Figure D includes several measures of real manufacturing value added (output) and trade. The solid bottom line reports real U.S. manufacturing value added. The growth of manufacturing output slowed dramatically after 2000, which sharply reduced manufacturing employment, as shown above. This confirms the slowdown in manufacturing output growth shown in Figure B, above.

The dotted line is a counterfactual forecast that shows what manufacturing value added would have been had manufacturing output continued to grow at the same rate that it did between 1989 and 2000 (3.7 percent per year, as shown in Figure B). Recall from Figure B that productivity grew 3.7 percent per year between 2000 and 2007, so if output had also grown at that 3.7 percent rate, or faster, manufacturing employment would have remained roughly stable in that period, as it was in the 1990s.

The counterfactual provides a baseline for evaluating the effects of changes in trade on the net demand for manufactured products in the United States. The top solid line in Figure D is the sum of domestic manufacturing output plus net manufactured imports into the United States (i.e., imports minus exports).4 It is a measure of both domestic demand for domestic manufactured products and net imports of manufactured products.

Between 2000 and 2008, the top line lies above the counterfactual, indicating that had manufacturing trade been balanced, growth would have been sufficient to ensure stable or growing manufacturing employment in the 2000–2007 period.

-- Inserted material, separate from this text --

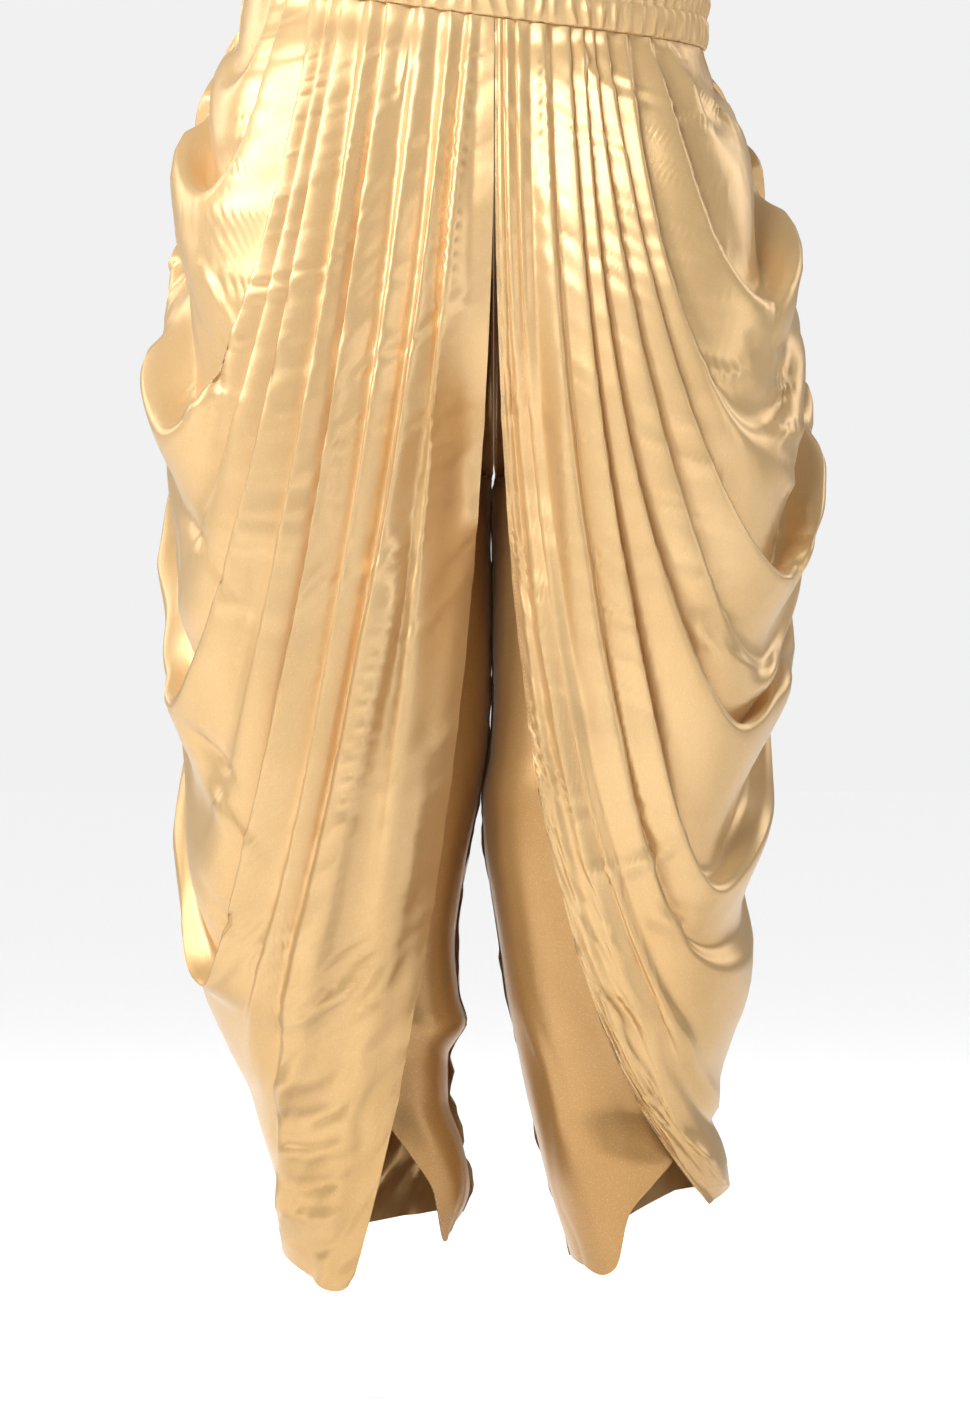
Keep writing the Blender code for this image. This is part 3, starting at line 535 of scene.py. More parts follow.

In fact, had the manufacturing trade balance simply remained constant between 2000 and 2007, the manufacturing value added would have increased 3.6 percent per year, roughly in line with the growth of productivity (3.7 percent, as shown in Figure B). The real value of the trade deficit in manufactured goods increased from $391 billion in 2000 to a peak of $568 billion in 2006 before receding to $521 billion in 2007, as shown by the underlying data in Figure D.5 Thus, the growth in the manufacturing trade deficit was responsible for all, or virtually all, of the 3.6 million manufacturing jobs lost between 2000 and 2007. Manufacturing job loss in this period accounts for 72 percent, or nearly three-fourths, of all manufacturing jobs lost between 2000 and 2014.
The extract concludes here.